Aim of the task: Among the lines below, keep only those from the one containing "# Every object" through the one containing "for node in", and reproduce them exactly.

Data shown:
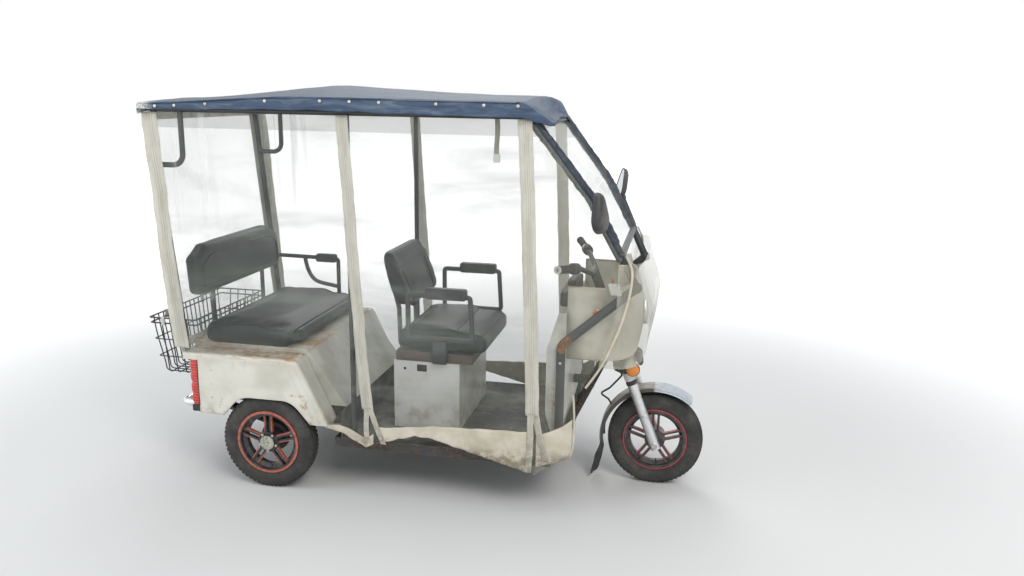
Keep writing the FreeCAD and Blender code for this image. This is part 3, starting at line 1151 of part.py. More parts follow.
legSolids = []
for side in (-1, 1):
    legFoot = onHead(-s.sliderRadius, s.forkOffset, side * s.legHalf)
    legSolids.append(Part.makeCylinder(s.sliderRadius, s.sliderTop + s.sliderRadius, legFoot, axisUp))
    spacerLength = s.legHalf - s.hubWidth / 2 - s.wheelSideClearance
    spacerStart = at(s.wheelbase, side * (s.hubWidth / 2 + s.wheelSideClearance), s.tyreRadius)
    legSolids.append(Part.makeCylinder(s.axleShaftRadius, spacerLength, spacerStart, V(0, side, 0)))
spindleHalf = s.legHalf + s.sliderRadius + s.spokeBar / 2
legSolids.append(Part.makeCylinder(s.frontAxleRadius, 2 * spindleHalf,
                                   at(s.wheelbase, -spindleHalf, s.tyreRadius),
                                   V(0, 1, 0)))
shaped("fork_sliders", fused(legSolids))

# Handlebar with grips and switch housings
gripEnd = at(s.gripEndU, -s.gripEndHalf, s.gripEndHeight)
gripInner = at(s.gripInnerU, -s.gripInnerHalf, s.gripInnerHeight)
clamp = onHead(s.barAlong, s.forkOffset)
gripRun = (gripEnd - gripInner).normalize()
barRight = [gripEnd - gripRun, gripInner - gripRun * s.controlLength * 1.4, clamp - V(0, s.barHalfFlat, 0)]
barPath = barRight + [across(point) for point in reversed(barRight)]
risers = [Part.makeCylinder(s.riserRadius, s.barAlong - s.upperYoke - s.yokeDepth,
                            onHead(s.upperYoke + s.yokeDepth, s.forkOffset, side * s.barHalfFlat / 2), axisUp)
          for side in (-1, 1)]
shaped("handlebar", fused([tube(barPath, s.barRadius, s.barHalfFlat / 2)] + risers))


def sleeve(start, run, length, radius):
    """A tube that slides over the bar."""
    outer = Part.makeCylinder(radius, length, start, run)
    return outer.cut(Part.makeCylinder(s.barRadius + s.runningClearance, length, start, run))


grip = sleeve(gripInner, gripRun, (gripEnd - gripInner).Length, s.gripRadius)
control = sleeve(gripInner - gripRun * (s.controlLength + s.fitGap), gripRun, s.controlLength,
                 s.controlRadius)
shaped("hand_grips", Part.makeCompound([grip, grip.mirror(V(), V(0, 1, 0))]))
shaped("switch_housings", Part.makeCompound([control, control.mirror(V(), V(0, 1, 0))]))

# Front mudguard, its flap and brackets
guardAxis = at(s.wheelbase, 0, s.tyreRadius)
rim0 = s.mudguardRadius - s.mudguardWall
section = [(-s.mudguardHalf, s.mudguardRadius - s.mudguardEdge),
           (-s.mudguardHalf, s.mudguardRadius - s.mudguardEdge / 3),
           (-s.mudguardHalf * 0.7, s.mudguardRadius), (s.mudguardHalf * 0.7, s.mudguardRadius),
           (s.mudguardHalf, s.mudguardRadius - s.mudguardEdge / 3),
           (s.mudguardHalf, s.mudguardRadius - s.mudguardEdge),
           (s.mudguardHalf - s.mudguardWall, s.mudguardRadius - s.mudguardEdge),
           (s.mudguardHalf - s.mudguardWall, rim0 - s.mudguardEdge / 3), (s.mudguardHalf * 0.68, rim0),
           (-s.mudguardHalf * 0.68, rim0), (s.mudguardWall - s.mudguardHalf, rim0 - s.mudguardEdge / 3),
           (s.mudguardWall - s.mudguardHalf, s.mudguardRadius - s.mudguardEdge)]
sectionCorners = [V(radius, lateral, 0) for lateral, radius in section]
sheetFace = Part.Face(Part.makePolygon(sectionCorners + sectionCorners[:1]))
guardSheet = sheetFace.revolve(V(), V(0, -1, 0), s.mudguardEnd - s.mudguardStart)
guardSheet.rotate(V(), V(0, -1, 0), s.mudguardStart)
guardSheet.translate(guardAxis)
guardSolids = [guardSheet]
for side in (-1, 1):
    bracketLength = s.legHalf - s.sliderRadius - s.mudguardHalf - s.fitGap + s.mudguardWall
    bracket = Part.makeBox(s.mudguardEdge, bracketLength, s.mudguardEdge * 0.6,
                           V(-s.mudguardEdge / 2, 0, -s.mudguardEdge))
    bracket.rotate(V(), V(0, 1, 0), -s.rake)
    lateral = s.mudguardHalf - s.mudguardWall if side > 0 else s.mudguardWall - s.mudguardHalf - bracketLength
    bracket.translate(onHead(s.mudguardRadius, s.forkOffset, lateral))
    guardSolids.append(bracket)
shaped("front_mudguard", fused(guardSolids))

flapAngle = math.radians(s.mudguardEnd)
flapRadial = V(math.cos(flapAngle), 0, math.sin(flapAngle))
flapTop = guardAxis + flapRadial * (s.mudguardRadius - s.mudguardWall) + V(0, 0, -s.fitGap)
flapFoot = at(s.flapBottomU, 0, s.flapBottom)
flapCorners = [flapTop, flapTop + V(s.flapWall, 0, 0), flapFoot + V(s.flapWall, 0, 0), flapFoot]
shaped("mud_flap", polygonPrism([point - V(0, s.flapHalf, 0) for point in flapCorners],
                                V(0, 2 * s.flapHalf, 0)))

# Indicators and horn on the lower yoke
lampAlong = (s.indicatorHeight - onHead(0, s.forkOffset + s.indicatorRadius).z) / axisUp.z
lampSolids = []
for side in (-1, 1):
    lampSeat = onHead(lampAlong, s.forkOffset + s.indicatorRadius,
                      side * (s.legHalf + s.yokeMargin + s.fitGap))
    lampSolids.append(Part.makeCylinder(s.indicatorRadius, s.indicatorWidth, lampSeat, V(0, side, 0)))
shaped("front_indicators", Part.makeCompound(lampSolids))
hornAlong = (s.hornHeight - onHead(0, s.forkOffset + s.yokeMargin + s.hornDepth).z) / axisUp.z
hornSeat = onHead(hornAlong, s.forkOffset + s.yokeMargin + s.fitGap)
hornStalk = Part.makeCylinder(s.riserRadius, s.yokeMargin, hornSeat, axisForward)
hornDisc = Part.makeCylinder(s.hornRadius, s.hornDepth, hornSeat + axisForward * s.yokeMargin, axisForward)
shaped("horn", fused([hornStalk, hornDisc]))

# Brake hose behind the fork, from the lower yoke to the mudguard
hoseY = -s.legHalf / 2
hoseEndAngle = math.radians(s.hoseEndAngle)
hoseReach = s.mudguardRadius + s.hoseRadius + s.fitGap
hosePoints = [onHead(s.lowerYoke - s.fitGap, 0, hoseY), onHead(s.lowerYoke - s.guardBend / 2, 0, hoseY),
              at(s.hoseBackU + s.railHeight, hoseY, s.hoseBackHeight + s.yokeDepth),
              at(s.hoseBackU, hoseY, s.hoseBackHeight),
              at(s.wheelbase + hoseReach * math.cos(hoseEndAngle) - s.yokeDepth / 2, hoseY,
                 s.tyreRadius + hoseReach * math.sin(hoseEndAngle) + s.yokeMargin),
              at(s.wheelbase + hoseReach * math.cos(hoseEndAngle), hoseY,
                 s.tyreRadius + hoseReach * math.sin(hoseEndAngle))]
shaped("brake_hose", tube(hosePoints, s.hoseRadius, s.hoseRadius * 2))

# Every object is recomputed and looked at before its shape is written
doc.recompute()
for item in doc.Objects:
    if "Invalid" in item.State or "Error" in item.State:
        raise SystemExit(f"{item.Label} failed: {item.State}")
os.makedirs("parts", exist_ok=True)
for item in subParts:
    if item.Shape.isNull() or not item.Shape.isValid():
        raise SystemExit(f"{item.Label} has no valid shape")
    item.Shape.exportStep(f"parts/{item.Label}.step")
    print(item.Label, len(item.Shape.Solids), round(item.Shape.Volume / 1e6, 3))
print(len(subParts), "sub-parts")
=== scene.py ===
import math

import bmesh
import bpy
from mathutils import Matrix, Vector, noise


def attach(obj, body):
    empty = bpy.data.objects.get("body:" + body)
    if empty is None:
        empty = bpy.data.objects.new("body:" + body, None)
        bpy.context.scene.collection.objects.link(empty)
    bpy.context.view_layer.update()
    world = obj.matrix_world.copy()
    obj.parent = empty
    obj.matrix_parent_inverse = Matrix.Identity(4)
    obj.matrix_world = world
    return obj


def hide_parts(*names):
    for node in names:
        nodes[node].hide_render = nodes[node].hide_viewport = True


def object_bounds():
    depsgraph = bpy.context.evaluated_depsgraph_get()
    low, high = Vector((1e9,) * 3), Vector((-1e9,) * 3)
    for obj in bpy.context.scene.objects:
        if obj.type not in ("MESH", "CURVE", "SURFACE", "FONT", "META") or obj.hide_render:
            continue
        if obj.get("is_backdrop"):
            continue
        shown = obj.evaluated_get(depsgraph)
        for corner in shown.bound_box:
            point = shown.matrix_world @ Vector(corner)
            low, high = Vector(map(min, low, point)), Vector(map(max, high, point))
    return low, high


# Looks of a passenger electric trike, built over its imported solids. Metres, +X forward, +Y left, +Z up.

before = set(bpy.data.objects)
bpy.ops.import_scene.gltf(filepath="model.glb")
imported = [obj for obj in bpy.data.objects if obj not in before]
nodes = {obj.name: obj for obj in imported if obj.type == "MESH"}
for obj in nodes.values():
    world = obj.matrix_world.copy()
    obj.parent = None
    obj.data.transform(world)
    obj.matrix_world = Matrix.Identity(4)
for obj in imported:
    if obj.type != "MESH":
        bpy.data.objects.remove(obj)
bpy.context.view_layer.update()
rearAxleX = -0.595
frontAxleX = 1.010
wheelRadius = 0.205
sides = (-1, 1)  # right and left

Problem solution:
# Every object is recomputed and looked at before its shape is written
doc.recompute()
for item in doc.Objects:
    if "Invalid" in item.State or "Error" in item.State:
        raise SystemExit(f"{item.Label} failed: {item.State}")
os.makedirs("parts", exist_ok=True)
for item in subParts:
    if item.Shape.isNull() or not item.Shape.isValid():
        raise SystemExit(f"{item.Label} has no valid shape")
    item.Shape.exportStep(f"parts/{item.Label}.step")
    print(item.Label, len(item.Shape.Solids), round(item.Shape.Volume / 1e6, 3))
print(len(subParts), "sub-parts")
=== scene.py ===
import math

import bmesh
import bpy
from mathutils import Matrix, Vector, noise


def attach(obj, body):
    empty = bpy.data.objects.get("body:" + body)
    if empty is None:
        empty = bpy.data.objects.new("body:" + body, None)
        bpy.context.scene.collection.objects.link(empty)
    bpy.context.view_layer.update()
    world = obj.matrix_world.copy()
    obj.parent = empty
    obj.matrix_parent_inverse = Matrix.Identity(4)
    obj.matrix_world = world
    return obj


def hide_parts(*names):
    for node in names:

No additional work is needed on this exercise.